By Matthew R. Kaufman, MD FACS, The Plastic Surgery Center/Institute for Advanced Reconstruction
I was reviewing migraine statistics on the Internet and was amazed to read that there are over 300 million people worldwide classified as migraneurs – people suffering from migraine headaches. In the Unites States alone, migraines impact 12% of the population, or roughly 4 million people. That is a tremendous number of people suffering through their daily lives with intolerable headaches. People with chronic migraines are dealing with headaches more than 14 days out of every month. I could imagine how a migraine, added to all of life’s other daily challenges, makes it virtually impossible to function at work and at home.

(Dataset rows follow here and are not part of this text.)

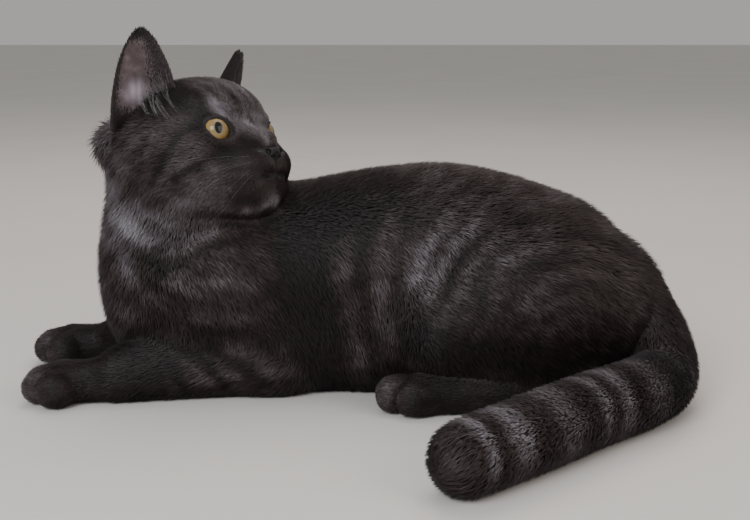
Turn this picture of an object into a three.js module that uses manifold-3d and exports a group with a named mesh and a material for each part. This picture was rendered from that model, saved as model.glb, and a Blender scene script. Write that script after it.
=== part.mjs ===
// A young British Shorthair cat lying on the floor, head turned back over its left shoulder.
// Millimetres, +Z up. The cat's body points along -X, its left side faces -Y, and its feet,
// belly and tail rest on the floor at Z = 0. The solids are the outer shape of the coat.
//
// Every part is a distance field: tubes with oval sections along a spine, and ellipsoids,
// joined with rounded creases. Each part's closed surface is then drawn on a grid of its own,
// and neighbouring parts are cut apart by a thin gap.
import * as THREE from "three";
import { mergeVertices } from "three/addons/utils/BufferGeometryUtils.js";
import Module from "manifold-3d";

const wasm = await Module();
wasm.setup();

// ---- Driving dimensions -------------------------------------------------------------------
const GAP = 0.4; // between neighbouring solids
const SOCKET_GAP = 0.7; // round the eyes, nose and ear roots
const ROUGHNESS = 0.12; // how far a thinned mesh may leave the drawn surface, in grid cells
const LIMIT_ROUGHNESS = 0.14; // the same, for the surfaces that part the solids
const LIMIT_CELL = 1.8; // the grid cell of those surfaces, in cells of the part
const MIDLINE_Y = 72.5; // the body's middle plane, which leans a little towards -Y at the rump
const MIDLINE_LEAN = -0.05;
const BACK_HEIGHT = 150;
const CHEST_WIDTH = 104;
const HAUNCH_WIDTH = 124;
const FOREARM_RADIUS = 17;
const PAW_HALF_HEIGHT = 14;
const TAIL_RADIUS = 22.5;
const HEAD_CENTRE = [-98, 72, 159];
const HEAD_YAW = 33; // degrees from +X towards -Y
const HEAD_PITCH = 8;
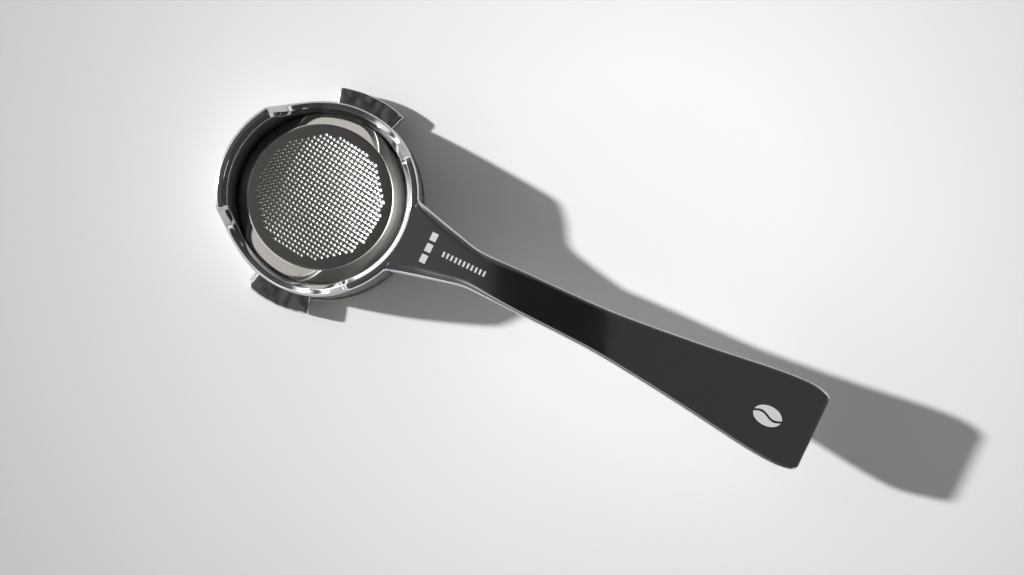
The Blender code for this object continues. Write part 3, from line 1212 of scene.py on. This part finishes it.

Despite the availability of excellent medical therapies to treat migraines, many individuals just cannot seem to find sufficient relief, even with these medications. Other people may experience some improvement, but cannot tolerate the side effects of the medications.
Botox® therapy for migraine headaches has been around for several years and has more recently become approved by the U.S. Food and Drug Administration (FDA) as a migraine treatment. The FDA promotes the use of Botox® as an effective way to prevent migraine headaches.
When I began treating migraine sufferers with Botox® six years ago, there was a great deal of skepticism regarding its true benefits. Naysayers speculated that patients were coming in to get their wrinkles eliminated under the guise of a migraine treatment. It did not take long for these sentiments to change when migrainepatients in my practice, and others being treated around the country, were noticing often dramatic relief from these periodic injections.
Fast forward six years later – now we promote Botox® as a very effective treatment for many patients. Those patients that benefit from injections report they now can get through their day, being productive at work, taking care of family duties, and even resuming an exercise regimen, things that were not possible prior.
Botox® therapy for migraines is best performed every three months as a series of injections into suspected migraine “trigger points”. I find that patients notice the most significant improvements over successive treatments and that is why I do not deter patients from getting follow-up injections even if the first or second sessions do not result in much change. The injections are relatively painless and can be performed with minimal concern for pronounced bruising or swelling.
Obviously, not every migraine sufferer will benefit from this form of therapy, however it may be worth investigating Botox® therapy for migraines if you, or someone you know is suffering the chronic effects of this common, debilitating condition.